Direction Saint-Raymond. Gérard Légaré pousse la porte en bois de son hangar fraîchement agrandi. Ses quatre tracteurs sont là avec pour trois d’entre eux, des chaînes sur les roues. « Je suis obligé car là où je vais déneiger, essentiellement autour du lac Sept-Îles, c’est pentu. On ne passerait pas la côte ou on rentrerait dans les habitations quand elles se situent en bas de la côte. » Il sourit. Cet agriculteur à la formation de forestier avoue se sentir plus déneigeur.  « C’est notre grosse activité. J’ai quatre employés alors que le reste de l’année, je suis tout seul. »  Des saisonniers qu’il a du mal à trouver. Il a fait la tournée des clients avec eux pour repérer les lieux, voir si les balises étaient installées dans les entrées. « Parfois, j’en rajoute pour être sûr de ne rien briser. Je préfère les balises en bois comme ça si elles tombent et qu’elles partent dans la souffleuse, ça ne la brise pas. Celles en métal, c’est fini. » Autant de petits aléas auxquels il pense. 
 
« Il faut être un peu fou, on l’est »
 
« On a une unité mobile, si on brise, mon mécanicien vient directement sur place », lance Israël Faucher. La petite entreprise a prévu les choses en grand pour assurer ce service « public ».  « Les gens ne se rendent pas compte… »  Dès qu’il tombe cinq centimètres de neige, les quinze tracteurs sortent de la fraisière Faucher à  1 heures du matin pour se rendre sur les différents secteurs de Pont-Rouge et déblayer. Déblayer, déblayer, souffler, souffler. « À six heures du matin, il faut que toutes les cours soient ouvertes. » Place ensuite à un second passage. « Pendant le gros hiver de 2008/2009, j’ai fait 1200 heures dans mon tracteur. » Pause. « Il faut être un peu fou, on l’est. C’est une passion que l’on fait. On est né comme ça. » Preuve en est, son père Raymond continue de faire des tournées du haut de ses 67 ans avec son petit tracteur vert désormais équipé d’une cabine chauffée.
 
« La concurrence est rude. Vous savez en 1991, quand j’ai commencé, le tarif pour la saison était de 180 dollars, en 2000, on est passé à 200 dollars et en 2008 jusqu’à aujourd’hui, on est à 250 dollars.

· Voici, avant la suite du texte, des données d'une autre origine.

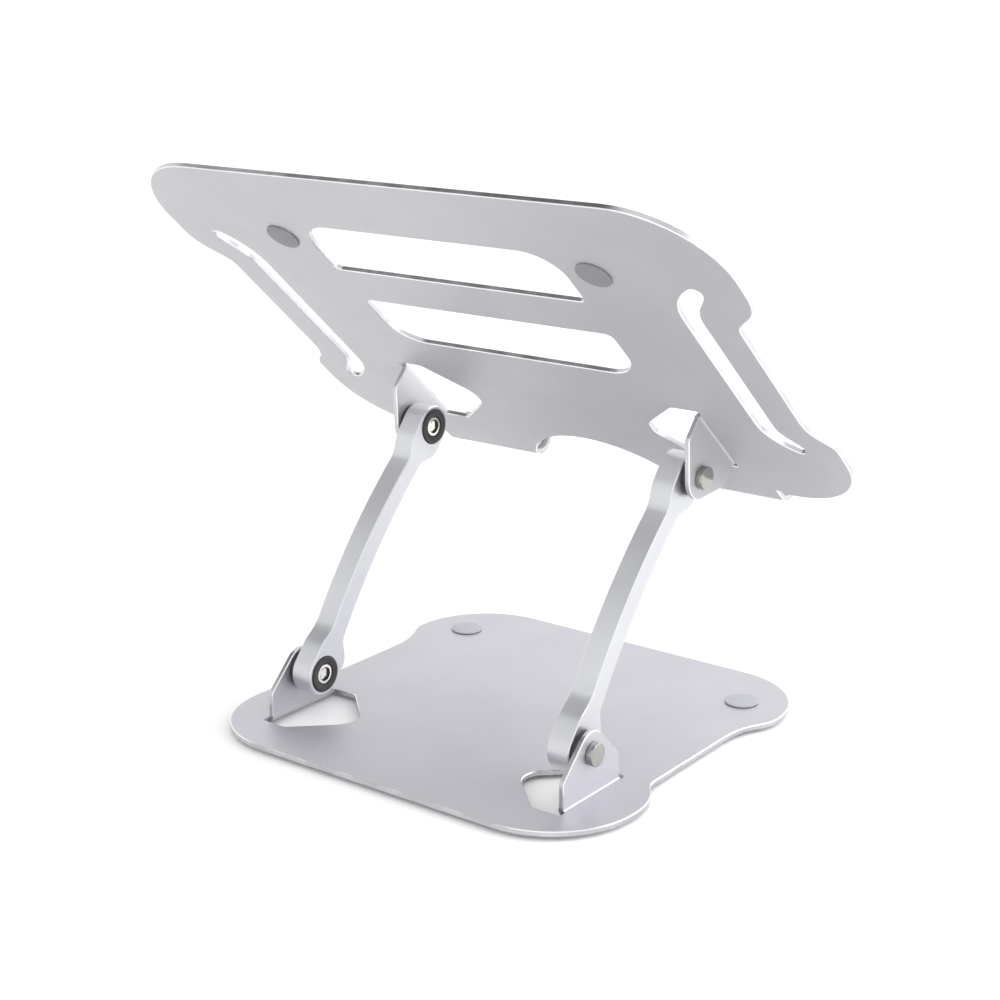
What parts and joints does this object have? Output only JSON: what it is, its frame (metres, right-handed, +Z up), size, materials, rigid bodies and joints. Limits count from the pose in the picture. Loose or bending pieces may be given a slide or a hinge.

Un tracteur aujourd’hui, vous n’avez rien en dessous de 125 000 dollars. » Le calcul est rapide. « C’est surtout un service rendu et pour que mes gars travaillent toute l’année. »  L’un deux assure un service de garde, vingt-quatre heures sur vingt-quatre. « On a aussi un tracteur pour la ville de Pont-Rouge qui fait les trottoirs et élargit les rues. On fait les commerces… » 
 
Du côté de chez Gérard Légaré, la cour est plus petite, la clientèle moins nombreuses et la concurrence absente. «  C’est mon secteur qui dissuade. », affirme-t-il, lui qui entame son trente et unième hiver. « On ne sait jamais à quoi s’attendre. On prend nos journées de congés quand il fait soleil. On n’a pas le choix. Il faut être disponible… » Regard croisé à distance. « Même si cela tombe un jour de Noël,  un samedi ou dimanche, il faut être là. » Au gré de la neige.